_The exercise_
Repeat word for word the opening stretch of the entries, from the first line through the line containing "rings: places in".

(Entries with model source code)
►

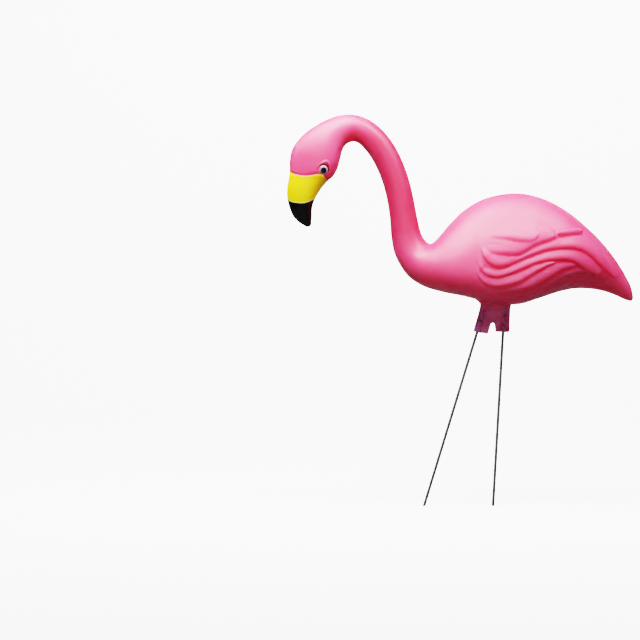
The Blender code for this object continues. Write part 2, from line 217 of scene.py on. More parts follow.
def turn_outward() -> None:
    """Turns all faces of the edited mesh outwards."""
    bpy.ops.mesh.select_all(action="SELECT")
    bpy.ops.mesh.normals_make_consistent(inside=False)


def rolled(name: str, rings: np.ndarray) -> bpy.types.Object:
    """A closed form through rings of points.

    A grid sheet is laid out ring by ring, its two long edges are welded and its two ends are filled.

    Args:
        name: what the form is called.
        rings: places in metres, as (ring, point, coordinate).

    Returns:
        The form, at the origin.
    """
    start_afresh()
    count, sides = rings.shape[:2]
    bpy.ops.mesh.primitive_grid_add(x_subdivisions=sides, y_subdivisions=count - 1, size=1.0)
    form = bpy.context.object
    sheet = np.empty(3 * len(form.data.vertices))
    form.data.vertices.foreach_get("co", sheet)
    sheet = sheet.reshape(-1, 3)
    across = np.rint((sheet[:, 0] + 0.5) * sides).astype(int) % sides
    along = np.rint((sheet[:, 1] + 0.5) * (count - 1)).astype(int)
    form.data.vertices.foreach_set("co", rings[along, across].reshape(-1))
    form.data.update()
    bpy.ops.object.mode_set(mode="EDIT")
    bpy.ops.mesh.select_all(action="SELECT")
    bpy.ops.mesh.remove_doubles(threshold=WELD_DISTANCE)
    bpy.ops.mesh.fill_holes(sides=0)
    select_faces(form, lambda face: len(face.verts) > 4)
    bpy.ops.mesh.poke()
    turn_outward()
    return settle(form, name)


def smooth_path(points: Sequence[Sequence[float]], steps: int) -> np.ndarray:
    """Points on a smooth curve through the given ones.

    Args:
        points: the given points, of any number of coordinates.
        steps: how many steps the curve takes between each two of them.

    Returns:
        The curve's points, one row each.
    """
    known = np.array(points, float)
    known = np.vstack([2 * known[0] - known[1], known, 2 * known[-1] - known[-2]])
    t = (np.arange(steps) / steps)[:, None]
    curve = []
    for before, start, end, after in zip(known, known[1:], known[2:], known[3:]):
        gaps = [math.sqrt(np.linalg.norm(b - a)) for a, b in ((before, start), (start, end), (end, after))]
        leave = (start - before) / gaps[0] - (end - before) / (gaps[0] + gaps[1]) + (end - start) / gaps[1]
        reach = (end - start) / gaps[1] - (after - start) / (gaps[1] + gaps[2]) + (after - end) / gaps[2]
        curve.append(
            (2 * t**3 - 3 * t**2 + 1) * start
            + (t**3 - 2 * t**2 + t) * leave * gaps[1]
            + (3 * t**2 - 2 * t**3) * end
            + (t**3 - t**2) * reach * gaps[1]
        )
    curve.append(known[-2:-1])
    return np.concatenate(curve)


# Shader work

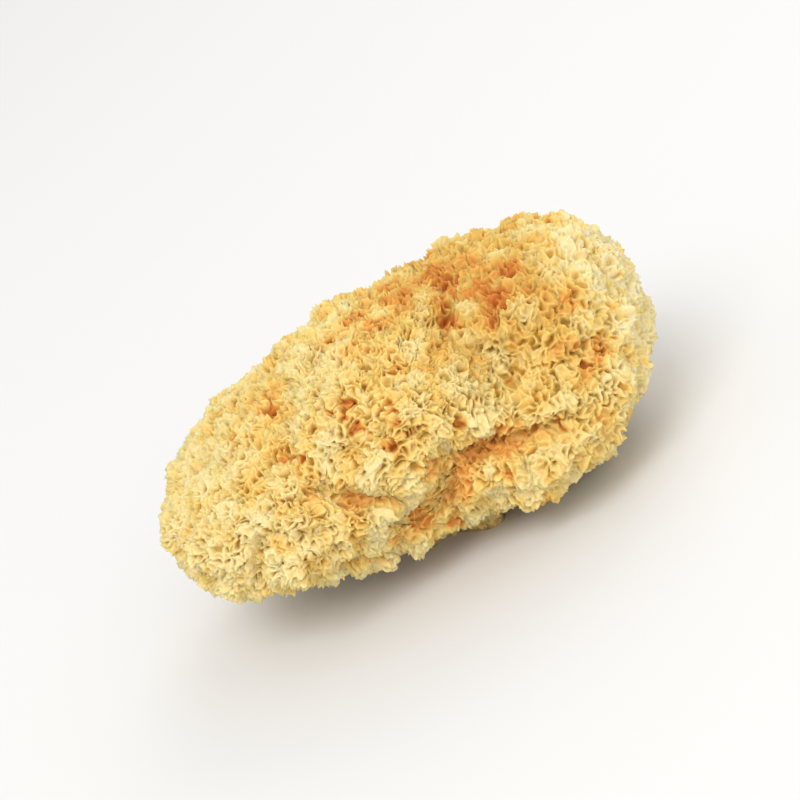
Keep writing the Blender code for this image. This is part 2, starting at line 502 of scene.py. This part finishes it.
def quads_across(field, number, axis):
    """Quads around the grid edges along one axis that cross the zero level, facing out."""
    low_side = np.take(field, np.arange(field.shape[axis] - 1), axis)
    high_side = np.take(field, np.arange(1, field.shape[axis]), axis)
    edges = np.argwhere((low_side > 0) != (high_side > 0))
    second, third = (axis + 1) % 3, (axis + 2) % 3
    inside = (edges[:, second] > 0) & (edges[:, third] > 0)
    for other in (second, third):
        inside &= edges[:, other] < number.shape[other]
    edges = edges[inside]
    ring = []
    for back_second, back_third in ((0, 0), (1, 0), (1, 1), (0, 1)):
        cell = edges.copy()
        cell[:, second] -= back_second
        cell[:, third] -= back_third
        ring.append(number[tuple(cell.T)])
    quads = np.stack(ring, axis=1)
    rising = high_side[tuple(edges.T)] > 0
    quads[rising] = quads[rising][:, ::-1]
    return quads


def used_only(points, quads):
    """The corners that some quad uses, the quads renumbered, and which corners those are."""
    used, numbers = np.unique(quads, return_inverse=True)
    return points[used], numbers.reshape(quads.shape), used


def quad_sides(points, quads):
    """The mesh's edges as pairs of corners, and the number of each quad's four edges."""
    sides = np.stack([quads, np.roll(quads, -1, axis=1)], axis=-1).reshape(-1, 2)
    keys = sides.min(axis=1) * len(points) + sides.max(axis=1)
    edges, numbers = np.unique(keys, return_inverse=True)
    pairs = np.stack([edges // len(points), edges % len(points)], axis=1)
    return pairs, numbers.reshape(-1, 4)


def split_quads(points, quads):
    """Split every quad in four."""
    pairs, numbers = quad_sides(points, quads)
    edge_points = points[pairs].mean(axis=1)
    centres = points[quads].mean(axis=1)
    edge = len(points) + numbers
    centre = len(points) + len(pairs) + np.arange(len(quads))
    parts = [np.stack([quads[:, i], edge[:, i], centre, edge[:, i - 1]], axis=1) for i in range(4)]
    return np.concatenate([points, edge_points, centres]), np.concatenate(parts)


def relax(points, quads, times, share=0.5):
    """Smooth a mesh by moving each corner towards the middle of its neighbours."""
    pairs, _ = quad_sides(points, quads)
    ends = np.concatenate([pairs, pairs[:, ::-1]])
    count = np.bincount(ends[:, 0], minlength=len(points))
    for _ in range(times):
        middle = np.stack([
            np.bincount(ends[:, 0], weights=points[ends[:, 1], axis], minlength=len(points))
            for axis in range(3)], axis=1) / count[:, None]
        points = (1.0 - share) * points + share * middle
    return points


def as_seen(points):
    """Where points appear in the photograph: right and up from the head's middle."""
    right, back, above = (points - np.array(VIEW_MIDDLE)).T
    up = above * cos(VIEW_RISE) + back * sin(VIEW_RISE)
    nearer = above * sin(VIEW_RISE) - back * cos(VIEW_RISE)
    scale = VIEW_DISTANCE / (VIEW_DISTANCE - nearer)
    return np.stack([right * scale, up * scale], axis=1) - SEEN_MIDDLE


def path_offset(seen, path):
    """Offsets of seen spots from a path in millimetres, and how far they lie above it."""
    offset = np.full(seen.shape, np.inf)
    height = np.full(len(seen), np.inf)
    corners = np.array(path) * MM
    for start, end in zip(corners, corners[1:]):
        along = end - start
        share = np.clip((seen - start) @ along / (along @ along), 0.0, 1.0)
        gap = seen - start - share[:, None] * along
        length = np.linalg.norm(gap, axis=1)
        side = np.sign((along[0] * gap[:, 1] - along[1] * gap[:, 0]) * along[0])
        nearer = length < np.abs(height)
        offset[nearer] = gap[nearer]
        height[nearer] = (length * np.where(side < 0, -1.0, 1.0))[nearer]
    return offset, height


def height_above(seen, path):
    """How far seen spots lie above a path, and below 0 where they lie under it."""
    return path_offset(seen, path)[1]


def spot_gap(seen, spot):
    """Distance from seen spots to one spot that is given in millimetres."""
    return np.linalg.norm(seen - np.array(spot) * MM, axis=1)


def front_share(points):
    """1 on the photographed side and 0 on the far side."""
    uneven = points[:, 1] + FRONT_UNEVEN * tone_waves.at(points)
    return 1.0 - smooth_step(uneven, *FRONT_EDGES)


def end_share(points):
    """1 on the pale right end, with an uneven edge."""
    return smooth_step(points[:, 0] + END_UNEVEN * tone_waves.at(points), *END_EDGES)


def below_share(points):
    """1 on the tan zone below the fold, where the fronds are low."""
    height = height_above(as_seen(points), FOLD_PATH)
    below = smooth_step(-height, *BELOW_EDGES) * smooth_step(points[:, 0], *BELOW_START)
    return below * front_share(points)


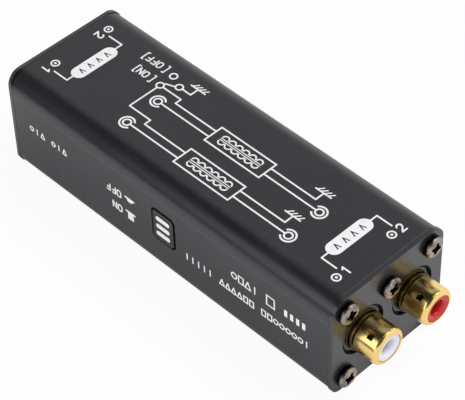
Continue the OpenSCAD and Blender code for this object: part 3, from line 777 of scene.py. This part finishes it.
def pan_head_screw(radius, height, shank):
    """One screw with its head's seat at x = 0 and the shank going back: domed head, cross recess, thread."""
    side, rounding = height * 0.42, 0.5 * MM
    head = [(0.0, radius - 0.1 * MM), (0.08 * MM, radius), (side, radius)]
    for k in range(1, 7):
        a = math.pi / 2 * k / 6
        head.append((side + (height * 0.9 - side) * math.sin(a), radius - rounding * (1 - math.cos(a))))
    head += [(height * along, radius * out) for along, out in ((0.95, 0.62), (0.985, 0.4), (1, 0.2), (1, 0))]
    crest, root, pitch = 1.45 * MM, 1.2 * MM, 0.5 * MM
    thread = [(0.0, crest)]
    x = -0.9 * MM
    while x > -shank + 0.8 * MM:
        thread += [(x, crest), (x - 0.2 * MM, root), (x - 0.25 * MM, root)]
        x -= pitch
    thread += [(-shank + 0.5 * MM, 1.3 * MM), (-shank, 1.0 * MM), (-shank, 0.0)]
    solid = mesh_from(lathe_x(thread[::-1] + head, steps=40, closed=False))
    floor = height - 1.0 * MM
    cutters = []
    for turn in (0, math.pi / 2):
        turned = Matrix.Rotation(turn, 3, "X")
        cutters.append(hull([turned @ Vector((x, a, b)) for x, half, wide in
                             ((floor, 0.75 * MM, 0.24 * MM), (height + 0.3 * MM, 1.62 * MM, 0.46 * MM))
                             for a, b in ((half, wide), (half, -wide), (-half, wide), (-half, -wide))]))
    above = height + 0.2 * MM
    cutters.append(mesh_from(lathe_x([(floor, 0.0), (floor, 0.5 * MM), (above, 1.05 * MM), (above, 0.0)],
                                     steps=20, closed=False)))
    screw = cut_away(solid, cutters)
    # the cross recess is marked for painted shade
    mark_recess(screw, lambda x, y, z: math.hypot(y, z) < 1.65 * MM and 0.1 * MM < x < height - 0.16 * MM)
    return screw


class ISOLATOR_OT_screws(bpy.types.Operator):
    """Ten pan head screws, five at each end, turned at random"""
    bl_idname = "isolator.screws"
    bl_label = "Screws"

    def execute(self, context):
        sizes = context.scene.isolator_sizes
        high, low = middle(SCREW_HIGH, 2), middle(SCREW_LOW, 2)
        corner_screw = pan_head_screw(sizes.head_radius, sizes.head_height, 8.0 * MM)
        corners = through_tree(corner_screw, "set_at_both_ends", "screw_nickel", Columns=2, Rows=2,
                               Across=2 * abs(middle(SCREW_HIGH, 1)), Rise=high - low, Reach=PLATE_X,
                               Height=(high + low) / 2, Turn=1.5, Seed=4)
        middle_screw = pan_head_screw(sizes.head_radius, sizes.head_height, 7.0 * MM)
        fixing = through_tree(middle_screw, "set_at_both_ends", "screw_nickel", Columns=1, Rows=1, Across=0.0,
                              Rise=0.0, Reach=PLATE_X, Height=middle(FIX_SCREW, 2), Turn=1.5, Seed=9)
        names = [f"screw_{end}_{i}" for end in ("in", "out") for i in (1, 2, 3, 4)]
        finished_piece("plate_screws", joined([corners, fixing]), "screw_nickel", "case",
                       names + ["fix_screw_in", "fix_screw_out"], smooth=40)
        return {"FINISHED"}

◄

_Result below_
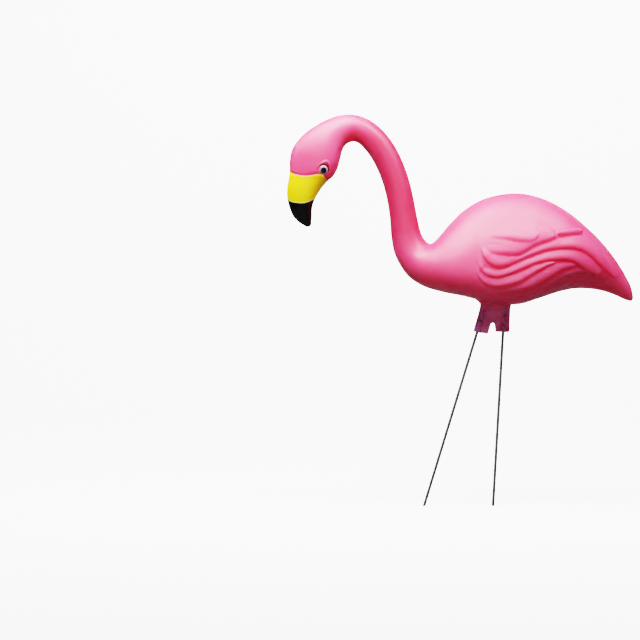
The Blender code for this object continues. Write part 2, from line 217 of scene.py on. More parts follow.
def turn_outward() -> None:
    """Turns all faces of the edited mesh outwards."""
    bpy.ops.mesh.select_all(action="SELECT")
    bpy.ops.mesh.normals_make_consistent(inside=False)


def rolled(name: str, rings: np.ndarray) -> bpy.types.Object:
    """A closed form through rings of points.

    A grid sheet is laid out ring by ring, its two long edges are welded and its two ends are filled.

    Args:
        name: what the form is called.
        rings: places in metres, as (ring, point, coordinate).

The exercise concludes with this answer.